Which brings us to the second language problem in today's Gospel. Matthew depicts what we call the Holy Trinity, with the Son in the water, the Father overhead expressing approbation and the Spirit in the form of a dove. To get ourselves oriented, what Greek speakers at the Councils of Nicea and Chalcedon meant by a 'person' was precisely the opposite of what we mean: To a 4th Century Greek a person was a stereotype of human character portrayed by an actor's wearing of a mask whereas, since the Romantic movement of the 19th Century, by person we mean something highly individualised, if not unique; we have personalities and exercise personal choice, we are persons in our own right. So, to think back to the Church Councils, it might be easier to think of the Trinity as three aspects or characteristics of God and, in that context, we might be more comfortable with the idea of creation, redemption and sanctification.

But it's all a bit over intellectualised for me.
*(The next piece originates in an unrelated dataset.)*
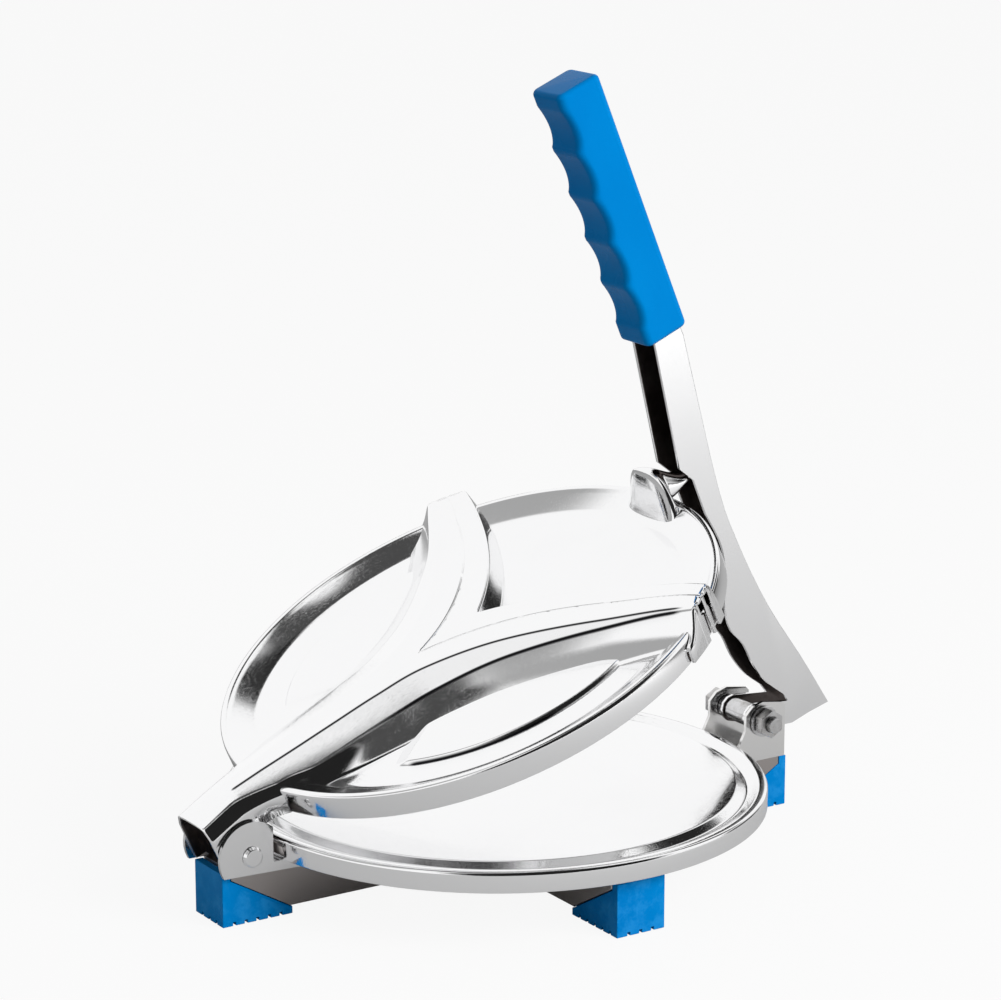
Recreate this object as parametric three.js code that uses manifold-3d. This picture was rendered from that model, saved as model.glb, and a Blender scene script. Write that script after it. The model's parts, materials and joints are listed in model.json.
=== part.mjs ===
// A hand press for puri: a round plate on a cross-shaped stand, a ribbed plate hinged over it,
// and a lever on a bolt at the far end from the hinge. Millimetres, +Z up, the origin on the table
// under the middle of the whole press, +X from the hinge to the lever, -Y the near side.
import * as THREE from 'three';
import { mergeVertices } from 'three/addons/utils/BufferGeometryUtils.js';
import Module from 'manifold-3d';

const wasm = await Module();
wasm.setup();

// Driving dimensions
const gap = 0.3; // left between neighbouring pieces
const overrun = 30; // how far a cut runs past the face it opens

const openAngleDeg = 24.5; // the top plate stands this far open

// Places along the stand, measured from the bottom plate's rim
const reach = {
  pin: 8.7, // out to the hinge pin
  hingeStrap: 16.5, // in to the end of the hinge bracket's strap
  bolt: 10.8, // out to the lever's bolt
  leverStrap: 8.5, // in to the start of the lever bracket's strap
  crossArm: 8.5, // in to the end of a cross arm
  upper: 2.7, // in to the top plate's rim
};

const stand = {
  top: 16.9, // webs of the rails above the table
  width: 16.7,
  wall: 1.2,
  skirtClear: 2.6, // skirts above the table
  skirtEnd: 14.0, // skirts above the table at their cut-back ends
  pastPin: 5.4,
  pastBolt: 7.9,
  ramp: 6.5,
  seatClear: 1.75, // from the foot of the ramp to the hinge bracket's strap
};

const foot = {
  endWall: 3.0,
  length: 23.2,
  lip: 0.7, // flat inner end past the skirt's slant
  groove: 0.9,
  grooveDepth: 1.1,
  groovesAlong: 5,
  groovesAcross: 3,
};

const lower = {
  radius: 82.5,
  faceIn: 9.6, // from the rim in to the edge of the face
  faceTop: 25.0, // pressing face above the table
  sheet: 1.0,
  grooveDepth: 1.7,
  grooveIn: 6.9,
  beadIn: 2.8,
  skirtBottom: 18.7,
  corner: 1.2,
};

const hinge = {
  x: -(lower.radius + reach.pin),
  z: 21.2,
  pinRadius: 2.6,
  pinHeadRadius: 3.3,
  pinHead: 1.3,
  bore: 0.15, // running clearance on the radius
  cheekRadius: 10.6,
  cheekSheet: 1.2,
  cheekFront: 7.0, // from the pin to the cheek's upright edge
  strapEnd: -(lower.radius - reach.hingeStrap),
  strapHang: 2.2, // how far the sides hang below the strap
  cheekBottom: 5.2, // below the pin
};

const upper = {
  shift: 3.5, // closed, its middle lies this far towards the lever
  radius: lower.radius - reach.upper,
  sheet: 1.0,
  skirtBottom: 27.2,
  rimTop: 35.0,
  slopeTop: 34.2,
  slopeOuterIn: 3.2, // from the rim in to the slope's outer edge
  slopeInnerIn: 10.0,
  panel: 30.6,
  corner: 1.3,
  crest: 38.8,
  crestHalf: 6.0,
  armRise: 1.6,
  armRiseShares: [0.6, 0.95], // where an arm starts and stops rising, shares of its reach
  armPast: 1.4, // the arms fold over the rim this far out
};

const island = {
  rimIn: 19.3, // from the rim in to its outer side
  endDeg: 1.5, // each end of that side falls short of the deck's foot line by this
  rise: 1.2,
  slope: 1.6,
  clear: 3.0, // from the deck's foot
};

const deck = {
  shoulder: 2.8, // below the crest
  flank: 6.2,
  foot: 8.6,
  shoulderStem: 9.0, // sideways from the crest, along the stem
  shoulderArm: 1.6, // and at the end of an arm
  footStem: 14.0,
  footArm: 9.0,
  footBulge: 6.0, // further out half way along
  pinchShare: 0.35, // left of these where the stem crosses the rim
  pinchEndShare: 0.72, // where all of them is left, share of the radius
  wall: 2.0, // slant of the steep side between the arms
};

const stem = {
  pastPin: 9.1,
  half: 9.8,
  endCrestHalf: 7.4,
  endTop: 35.5,
  bevel: 1.9,
  bendShare: 0.94, // where it turns level, share of the plate's radius
  joinShare: 0.75, // and where the deck takes over
  lobe: 6.0, // round the pin
  endBottom: 19.8,
};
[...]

I find it easier to think that God made me, that Jesus shows me who God is, and that the Spirit is God working in me. And if we think of it this way we can see that if we take any one of these three away, there is something profoundly flawed in the way we think about ourselves, our earth and God; so let me try this:

Take any two of three and we just don't have enough colour to produce a brilliant picture; it's like having a colour television and finding that the red, green or blue dots aren't working, which means we don't get a colour picture. I can see why Saint Patrick liked the shamrock as an illustration but I prefer the way that the three elements in colour television work because their combination and density differ according to what they are portraying, just as we have different intensities of feeling for our Creator, Redeemer and Sanctifier at different points in our life; and different points in the Church's year.

So one conclusion we can draw from this discussion is that when it comes to thinking about God it's as well for us to mind our language; but the more important point is that no matter how inadequate that language may be, we have Jesus to make all things clear.